The Volkswagen Passat scored the maximum five-star ANCAP rating when it was tested in 2015, but more advanced safety features were added when the car was updated last year.
This included the 'Travel Assist' system which is a higher level of adaptive cruise control combining lane keeping assistance and speed recognition of the car in front.
Also standard is AEB, which operates when maneuvering forwards and backwards, blind spot monitoring, rear cross traffic alert, auto parking (parallel and perpendicular) driver fatigue detection, a reversing camera, plus front and rear parking sensors.
For child seats you’ll find three top tether anchor points and two ISOFIX mounts across the second row.
That’s an outstanding armoury of potentially life-saving equipment, topped off by a full-sized spare alloy wheel under the boot floor.
Subaru has a three-year, unlimited kilometre warranty on the Levorg, and occasionally adds another two years as a dealer offer; it's definitely worth asking about it.
The service interval on a Subaru is shorter than most other cars at six months or 12,500km, thanks to the boxer engine needing more frequent oil changes – and it's false economy to miss a service, too. Trying to sell your Levorg without a fully stamped owner's manual will be hard.

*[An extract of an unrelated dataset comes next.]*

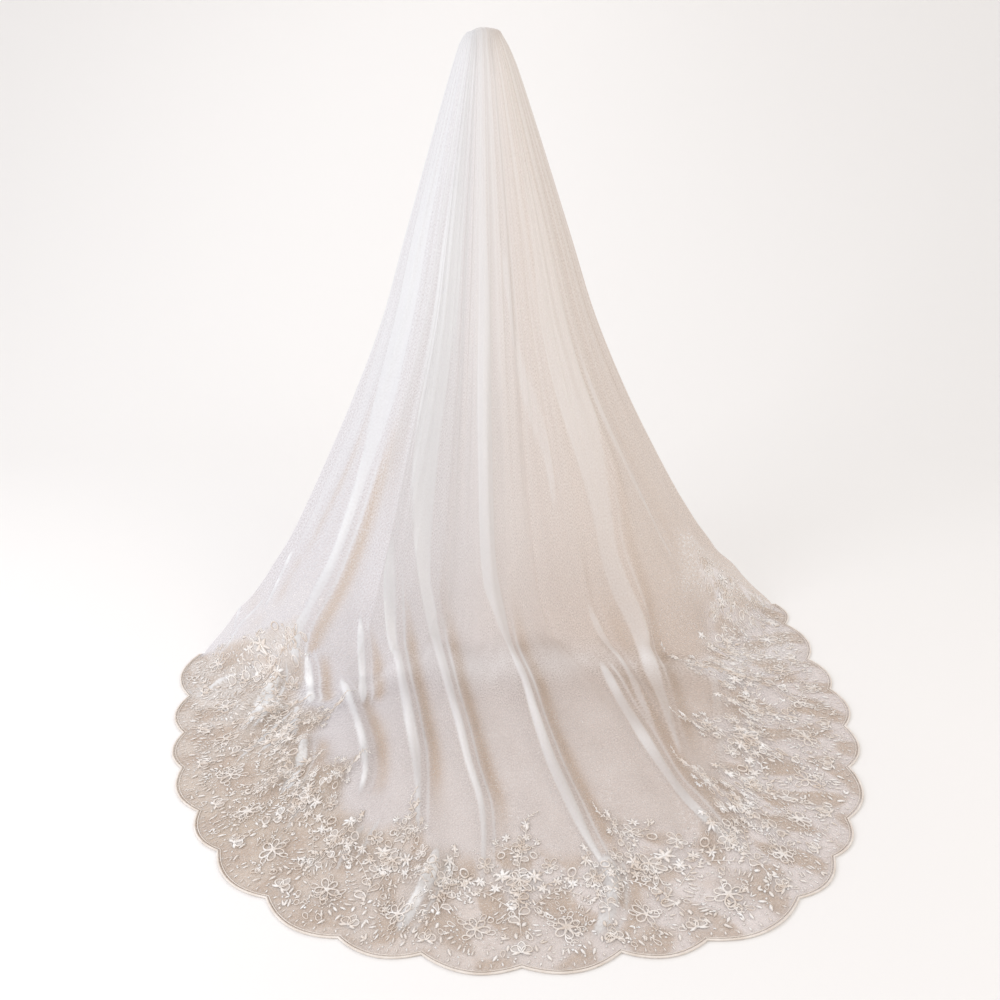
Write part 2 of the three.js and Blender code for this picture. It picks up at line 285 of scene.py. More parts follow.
class Ribs:
    """The ribs at a list of places q on the hem, each measured along its own length."""

    def __init__(self, q):
        self.q = np.asarray(q, float)
        self.hem = hem_point(self.q)
        self.full = np.linalg.norm(self.hem, axis=1)
        self.turn = np.tan(hem_skew(self.q))
        corner = np.where(self.q < SCALLOPS / 2, np.linalg.norm(CUSPS[0]),
                          np.linalg.norm(CUSPS[-1]))
        share = smooth(self.q / LEFT_FLARE) * smooth((SCALLOPS - self.q) / RIGHT_FLARE)
        rows = [(np.full_like(self.q, reach), height) for height, reach in CROWN]
        for height, flare, middle in FALL:
            rows.append(((1 - share) * flare * corner + share * middle, height))
        self.foot = rows[-1][0]
        landed = self.foot + np.minimum(LANDING, (self.full - self.foot) / 2)
        for step in range(FLOOR_STEPS + 1):
            rows.append((landed + (self.full - landed) * step / FLOOR_STEPS, CLOTH_FLOOR))
        points = np.stack([np.stack([r, np.full_like(self.q, h)], -1) for r, h in rows])
        t = np.linspace(0, len(rows) - 1, (len(rows) - 1) * RIB_SAMPLES + 1)
        self.line = spline(points, t)
        steps = np.linalg.norm(np.diff(self.line, axis=0), axis=2)
        self.arc = np.concatenate([np.zeros((1, len(self.q))), np.cumsum(steps, axis=0)])
        self.length = self.arc[-1]

    def profile(self, along):
        """Reach and height, and how each of them changes, at along[rib, row] metres."""
        parts = [np.empty_like(along) for _ in range(4)]
        for i in range(len(self.q)):
            arc, line = self.arc[:, i], self.line[:, i]
            way = np.gradient(line, arc + 1e-9 * np.arange(len(arc)), axis=0)
            at = np.clip(along[i], 0, arc[-1])
            for part, values in zip(parts, (*line.T, *way.T)):
                part[i] = np.interp(at, arc, values)
        return parts

    def rest(self, along):
        """Resting points, the way they face and their reach, at along[rib, row] metres."""
        reach, height, slope_r, slope_h = self.profile(along)
        full = self.full[:, None]
        left = np.clip((full - reach) / full, 0, 1)
        eased = np.where(left < TURN_SHARE, left * (1 - left / (2 * TURN_SHARE)), TURN_SHARE / 2)
        angle = bearing(self.hem)[:, None] - eased * self.turn[:, None]
        spread = np.stack([np.sin(angle), -np.cos(angle)], -1)
        comb_x = (self.q / SCALLOPS - 0.5) * COMB_WIDTH
        comb_y = comb_x ** 2 / (2 * COMB_BEND) - COMB_THICKNESS / 2 - SEAM_GAP - TULLE_WALL / 2
        comb = np.stack([comb_x, comb_y], -1)[:, None, :]
        blend = COMB_BLEND * (1 + COMB_BLEND_MORE * smooth(2 * self.q / SCALLOPS - 1))
        off = smooth(reach / blend[:, None])[..., None]
        plan = comb * (1 - off) + spread * reach[..., None] * off
        side = (2 * self.q / SCALLOPS - 1)[:, None]
        drop = np.where(side < 0, CROWN_DROP[0], CROWN_DROP[1]) * np.abs(side) ** CROWN_POWER
        height = height - drop * np.exp(-((reach - CROWN_REACH) / CROWN_HALF) ** 2)
        height = np.maximum(height, CLOTH_FLOOR)
        facing = np.concatenate([-slope_h[..., None] * spread, slope_r[..., None]], -1)
        facing /= np.linalg.norm(facing, axis=-1, keepdims=True) + 1e-9
        aside = np.stack([-spread[..., 1], spread[..., 0], np.zeros_like(reach)], -1)
        return np.concatenate([plan, height[..., None]], -1), facing, reach, aside


probe = Ribs([0, SCALLOPS / 2, SCALLOPS])
print("rib lengths:", np.round(probe.length, 3))

# %% [markdown]
# Main folds are broad ridges. Each is a smooth line in plan through four places, so that it can
# run slantwise over the train as the real folds do. Each is steeper on its right side, where
# the cloth rolls over.

# %% The main folds
FOLDS = [
    # half width, rise, upper end, bend where it lands, on the floor, lower end, in millimetres
    (60, 34, (-210, -232), (-388, -486), (-480, -600), (-505, -690)),
    (44, 40, (-160, -240), (-258, -500), (-192, -872), (-127, -1330)),
    (46, 46, (-112, -242), (-180, -450), (-70, -900), (20, -1500)),
    (42, 44, (0, -230), (18, -382), (118, -830), (248, -1442)),
    (42, 40, (127, -190), (266, -423), (415, -800), (560, -1420)),
    (48, 42, (171, -213), (376, -386), (470, -640), (482, -1110)),
    (46, 26, (283, -232), (412, -345), (565, -457), (640, -560)),
    (40, 20, (355, -239), (518, -270), (660, -330), (740, -400)),
    (38, 30, (-377, -640), (-345, -780), (-285, -1000), (-262, -1200)),
    (36, 20, (-470, -760), (-430, -900), (-370, -1060), (-330, -1250)),
    (38, 22, (300, -700), (330, -980), (370, -1200), (420, -1450)),
    (44, 18, (620, -620), (650, -820), (670, -1000), (700, -1180)),
    # rumples of the lace, only here
    (24, 30, (-490, -640), (-545, -720), (-590, -810), (-640, -930)),
    (22, 24, (-500, -800), (-540, -890), (-580, -970), (-610, -1060)),
    (24, 22, (-560, -600), (-630, -640), (-690, -690), (-760, -760)),
    (22, 24, (-400, -960), (-430, -1040), (-455, -1130), (-480, -1220)),
    (22, 20, (-60, -1340), (-90, -1430), (-125, -1520), (-170, -1620)),
    (24, 22, (560, -650), (660, -685), (740, -770), (820, -850)),
    (22, 18, (590, -960), (690, -985), (780, -970), (870, -930)),
]
LINE_STEPS = 14
FOLD_FULL_REACH = 0.480
FOLD_LEAN = 0.5
FOLD_SHARE = 0.62
FOLD_LEAST = 0.2
FOLD_ENDS = 0.3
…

A six-visit capped price servicing regime for the Levorg averages out at around $375 per service, which includes labour, parts and fluids, and even fees like oil disposal levies.
Reliability is generally good with Subarus if you keep them serviced, with few problems or issues reported.
The Passat is covered by Volkswagen’s five-year/unlimited kilometre warranty.
Servicing is recommended at 12 month/15,000km intervals and you can expect to pay $458 for the first service, $660 for the second, $552 for the third, $873 for the fourth, and $458 for the fifth visit.